Emerging Trends in Network Cabling
As networking technology evolves, so do the cables that support it. Some emerging trends include:
- Higher Category UTP Cables: Newer categories like Cat8 support speeds up to 40 Gbps, catering to data-intensive applications.
- Fiber Optic Adoption: Increasing demand for high-speed internet and cloud computing is driving the adoption of fiber optic cables in both enterprise and residential settings.
- Hybrid Solutions: Combining fiber optics for backbone connections with UTP for end-user connections is becoming common in large networks.
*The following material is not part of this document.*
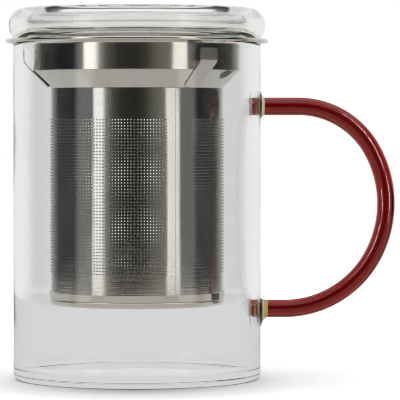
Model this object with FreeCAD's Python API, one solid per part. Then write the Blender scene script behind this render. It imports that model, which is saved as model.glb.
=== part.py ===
"""A lidded glass tea mug with a hanging steel infuser, one solid for each physical piece.

The mug stands on the plane Z = 0 with its axis on Z. The handle points along +X and the
front faces -Y. All sizes are in millimetres and angles in degrees.
"""

import FreeCAD, Part

import math
import os

V = FreeCAD.Vector

# Glass cup
CUP_OUTER_DIAMETER = 84.0
CUP_WALL = 3.0
CUP_HEIGHT = 114.2
CUP_FLOOR = 2.4
CUP_BASE_EDGE_RADIUS = 2.2
CUP_WELL_EDGE_RADIUS = 3.0

# Steel infuser: flange, collar and cone, spun from one sheet
SHEET_THICKNESS = 0.5
FLANGE_OVERHANG = 2.6
FLANGE_BEAD_RADIUS = 0.65
COLLAR_CLEARANCE = 3.8
COLLAR_DROP = 9.9
COLLAR_SHOULDER_RADIUS = 1.0
COLLAR_CORNER_RADIUS = 0.8
CONE_STEP = 5.7
CONE_DROP = 6.1
NECK_HEIGHT = 4.0
NECK_CORNER_RADIUS = 0.5

# Perforated tube of the basket, with the ridge of its weld
TUBE_THICKNESS = 0.3
TUBE_TOP_GAP = 0.15
SEAM_AZIMUTH = 28.0
SEAM_WIDTH = 1.6
SEAM_HEIGHT = 0.12
SEAM_END_GAP = 0.3

# Pressed cap that closes the basket
TEA_WELL_DEPTH = 22.95
CAP_HEIGHT = 4.5
CAP_LIP_THICKNESS = 0.4
CAP_TAPER = 0.25
CAP_GROOVE_HEIGHT = 2.05
CAP_GROOVE_DEPTH = 0.2
CAP_LEDGE_HEIGHT = 2.55
CAP_LEDGE_WIDTH = 0.6
CAP_CORNER_RADIUS = 1.75
CAP_INNER_RADIUS = 1.0
CAP_FOOT_WIDTH = 0.75
CAP_RECESS = 0.75
CAP_DISC_THICKNESS = 0.35

# Spring clips that centre the infuser in the cup
CLIP_AZIMUTHS = {"front": 38.0, "rear": 158.0, "left": 278.0}
CLIP_WIDTH = 6.7
CLIP_THICKNESS = 0.35
CLIP_FOOT_START = 1.2
CLIP_TOP_BELOW_FLANGE = 2.6
CLIP_BEND_RADIUS = 1.2
CLIP_TIP_RADIUS = 1.0

# Glass lid, hollow underneath
LID_INSET = 1.1
LID_HEIGHT = 10.8
LID_EDGE_RADIUS = 5.5
LID_TUCK = 2.3
LID_FOOT_ROUND = 0.4
LID_TOP_THICKNESS = 1.6
LID_DOME_RISE = 1.2
LID_SIDE_THICKNESS = 4.9
LID_PLATE_THICKNESS = 2.2
LID_RING_CLEARANCE = 1.1
LID_RING_WALL = 2.4
LID_RING_DEPTH = 4.5

# Handle, a round rod bent through three arcs of sixty degrees
ROD_DIAMETER = 6.0
HANDLE_TOP_BELOW_RIM = 21.7
HANDLE_FOOT_HEIGHT = 23.8
HANDLE_REACH = 42.6
HANDLE_UPPER_RADIUS = 28.6
HANDLE_LOWER_RADIUS = 34.1
HANDLE_ARC_ANGLE = 60.0
HANDLE_ROOT_DEPTH = 6.0

# Clear glass pads that join the rod to the cup
PAD_SPREAD = 1.85
UPPER_PAD_LENGTH = 1.4
LOWER_PAD_LENGTH = 2.4
UPPER_PAD_SHIFT = 0.5
LOWER_PAD_SHIFT = -1.3
PAD_SECTIONS = 5

# Clearances
SEAT_CLEARANCE = 0.1
FIT_CLEARANCE = 0.05
CLIP_CLEARANCE = 0.3
WELD_LINE = 0.03
GLASS_LINE = 0.03

# Radii that follow from the driving sizes
CUP_R = CUP_OUTER_DIAMETER / 2
CUP_INNER_R = CUP_R - CUP_WALL
FLANGE_R = CUP_R + FLANGE_OVERHANG
COLLAR_R = CUP_INNER_R - COLLAR_CLEARANCE
COLLAR_BORE_R = COLLAR_R - SHEET_THICKNESS
TUBE_R = COLLAR_R - CONE_STEP
TUBE_BORE_R = TUBE_R - TUBE_THICKNESS
NECK_R = TUBE_BORE_R - FIT_CLEARANCE
LID_R = FLANGE_R - LID_INSET
ROD_R = ROD_DIAMETER / 2

# Heights that follow from the driving sizes
FLANGE_Z = CUP_HEIGHT + SEAT_CLEARANCE
FLANGE_TOP_Z = FLANGE_Z + SHEET_THICKNESS
CONE_TOP_Z = FLANGE_Z - COLLAR_DROP
CONE_BOTTOM_Z = CONE_TOP_Z - CONE_DROP
CAP_Z = CUP_FLOOR + TEA_WELL_DEPTH
CAP_TOP_Z = CAP_Z + CAP_HEIGHT
LID_Z = FLANGE_TOP_Z + SEAT_CLEARANCE
LID_TOP_Z = LID_Z + LID_HEIGHT
HANDLE_TOP_Z = CUP_HEIGHT - HANDLE_TOP_BELOW_RIM
CONE_SLOPE = CONE_DROP / (COLLAR_R - NECK_R)
TUBE_TOP_Z = CONE_BOTTOM_Z + (TUBE_R - NECK_R) * CONE_SLOPE - TUBE_TOP_GAP


def at(r, z):
    """A point of a section, at radius r and height z."""
    return V(r, 0, z)


def line(start, end):
    return Part.LineSegment(at(*start), at(*end)).toShape()


def arc(start, middle, end):
    return Part.Arc(at(*start), at(*middle), at(*end)).toShape()


def on_circle(centre, radius, degrees):
    """The point of a circle in the section plane, counted from +r towards +z."""
    angle = math.radians(degrees)
    return (centre[0] + radius * math.cos(angle), centre[1] + radius * math.sin(angle))


def round_arc(centre, radius, first, last):
    """An arc about a centre, from the first to the last direction."""
    middle = (first + last) / 2
    points = [on_circle(centre, radius, direction) for direction in (first, middle, last)]
    return arc(*points)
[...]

- Sustainable Cabling: Environmentally friendly materials and energy-efficient cabling solutions are gaining traction to reduce the ecological footprint of network infrastructure.
Conclusion
Network cables are a critical component of any computer network, each offering unique advantages suited to specific applications. Twisted pair cables, particularly UTP, remain the go-to choice for most LANs due to their affordability and ease of use. Coaxial cables serve niche roles in cable-based internet and TV connections, while fiber optic cables dominate high-speed, long-distance, and secure networks. Powerline cables provide a convenient alternative for small-scale setups.
By understanding the characteristics and use cases of each cable type, network administrators and enthusiasts can make informed decisions to build reliable, efficient, and scalable networks. Whether you’re setting up a home network or designing a data center, choosing the right cable is key to ensuring optimal performance.